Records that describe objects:
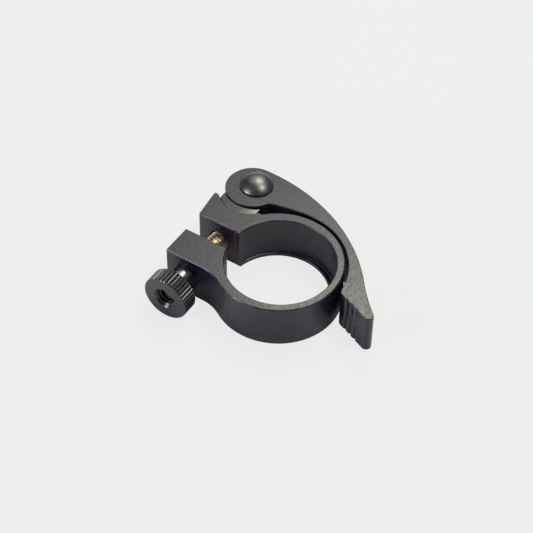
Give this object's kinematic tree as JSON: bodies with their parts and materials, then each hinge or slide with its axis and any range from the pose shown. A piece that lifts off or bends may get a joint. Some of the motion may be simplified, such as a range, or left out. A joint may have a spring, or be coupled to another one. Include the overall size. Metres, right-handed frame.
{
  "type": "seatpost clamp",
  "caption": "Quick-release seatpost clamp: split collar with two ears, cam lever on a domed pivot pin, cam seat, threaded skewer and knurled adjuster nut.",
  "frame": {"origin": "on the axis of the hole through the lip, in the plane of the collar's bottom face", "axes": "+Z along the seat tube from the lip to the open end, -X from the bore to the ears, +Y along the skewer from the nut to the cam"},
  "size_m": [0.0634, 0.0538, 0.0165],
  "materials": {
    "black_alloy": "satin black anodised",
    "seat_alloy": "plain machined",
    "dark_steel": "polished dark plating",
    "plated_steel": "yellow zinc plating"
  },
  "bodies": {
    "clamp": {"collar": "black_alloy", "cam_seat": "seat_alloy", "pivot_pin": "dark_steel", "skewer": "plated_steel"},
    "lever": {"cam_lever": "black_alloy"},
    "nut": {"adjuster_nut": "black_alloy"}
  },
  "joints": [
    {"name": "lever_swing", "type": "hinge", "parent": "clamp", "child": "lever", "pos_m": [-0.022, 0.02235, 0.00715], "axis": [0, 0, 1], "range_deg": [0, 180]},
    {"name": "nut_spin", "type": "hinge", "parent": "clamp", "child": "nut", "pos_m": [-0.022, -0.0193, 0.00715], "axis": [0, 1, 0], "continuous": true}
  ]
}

* * *

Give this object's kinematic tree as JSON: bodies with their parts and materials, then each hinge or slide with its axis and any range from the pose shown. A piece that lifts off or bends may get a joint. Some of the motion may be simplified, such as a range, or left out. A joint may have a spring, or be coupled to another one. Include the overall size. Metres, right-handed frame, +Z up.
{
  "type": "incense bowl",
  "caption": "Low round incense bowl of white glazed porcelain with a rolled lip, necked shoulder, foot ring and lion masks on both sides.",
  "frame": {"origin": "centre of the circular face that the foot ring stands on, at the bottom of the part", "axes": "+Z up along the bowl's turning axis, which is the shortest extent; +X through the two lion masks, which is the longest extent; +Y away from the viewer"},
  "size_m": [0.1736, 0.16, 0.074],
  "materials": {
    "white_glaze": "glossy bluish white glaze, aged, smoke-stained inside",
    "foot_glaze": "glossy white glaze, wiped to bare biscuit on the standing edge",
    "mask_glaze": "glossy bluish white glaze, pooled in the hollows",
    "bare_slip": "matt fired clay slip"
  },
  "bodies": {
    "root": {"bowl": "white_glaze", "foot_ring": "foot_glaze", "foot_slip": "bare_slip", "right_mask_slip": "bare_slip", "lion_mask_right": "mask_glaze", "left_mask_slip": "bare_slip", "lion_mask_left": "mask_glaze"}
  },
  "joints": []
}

--

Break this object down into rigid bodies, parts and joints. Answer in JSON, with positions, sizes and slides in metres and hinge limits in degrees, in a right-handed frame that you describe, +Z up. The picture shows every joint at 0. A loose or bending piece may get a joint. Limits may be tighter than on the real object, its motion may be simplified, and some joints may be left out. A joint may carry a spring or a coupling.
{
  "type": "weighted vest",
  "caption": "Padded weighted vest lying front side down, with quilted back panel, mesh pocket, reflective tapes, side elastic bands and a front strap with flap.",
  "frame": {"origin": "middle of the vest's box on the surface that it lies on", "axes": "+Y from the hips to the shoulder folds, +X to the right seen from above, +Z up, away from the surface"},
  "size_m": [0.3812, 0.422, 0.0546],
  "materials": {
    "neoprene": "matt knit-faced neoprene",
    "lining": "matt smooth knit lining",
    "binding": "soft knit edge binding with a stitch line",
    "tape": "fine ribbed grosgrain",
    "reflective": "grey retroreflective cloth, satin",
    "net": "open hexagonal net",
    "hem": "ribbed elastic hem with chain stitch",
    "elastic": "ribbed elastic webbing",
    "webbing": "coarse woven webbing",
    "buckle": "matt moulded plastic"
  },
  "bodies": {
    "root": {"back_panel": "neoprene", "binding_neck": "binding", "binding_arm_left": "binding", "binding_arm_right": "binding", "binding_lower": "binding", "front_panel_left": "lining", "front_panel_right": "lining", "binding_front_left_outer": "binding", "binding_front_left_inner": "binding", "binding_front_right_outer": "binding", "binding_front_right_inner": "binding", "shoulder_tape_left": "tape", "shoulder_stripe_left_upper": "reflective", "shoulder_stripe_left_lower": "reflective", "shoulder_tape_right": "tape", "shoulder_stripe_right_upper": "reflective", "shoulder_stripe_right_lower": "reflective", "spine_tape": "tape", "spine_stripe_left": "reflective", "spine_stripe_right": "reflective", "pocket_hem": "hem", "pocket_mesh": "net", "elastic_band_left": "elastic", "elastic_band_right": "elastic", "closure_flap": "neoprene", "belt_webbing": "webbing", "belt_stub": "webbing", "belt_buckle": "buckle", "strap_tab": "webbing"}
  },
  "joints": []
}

### AIM
Collect each line holding the string "Include".

### SOLUTION FOR THIS PROBLEM
Give this object's kinematic tree as JSON: bodies with their parts and materials, then each hinge or slide with its axis and any range from the pose shown. A piece that lifts off or bends may get a joint. Some of the motion may be simplified, such as a range, or left out. A joint may have a spring, or be coupled to another one. Include the overall size. Metres, right-handed frame.
Give this object's kinematic tree as JSON: bodies with their parts and materials, then each hinge or slide with its axis and any range from the pose shown. A piece that lifts off or bends may get a joint. Some of the motion may be simplified, such as a range, or left out. A joint may have a spring, or be coupled to another one. Include the overall size. Metres, right-handed frame, +Z up.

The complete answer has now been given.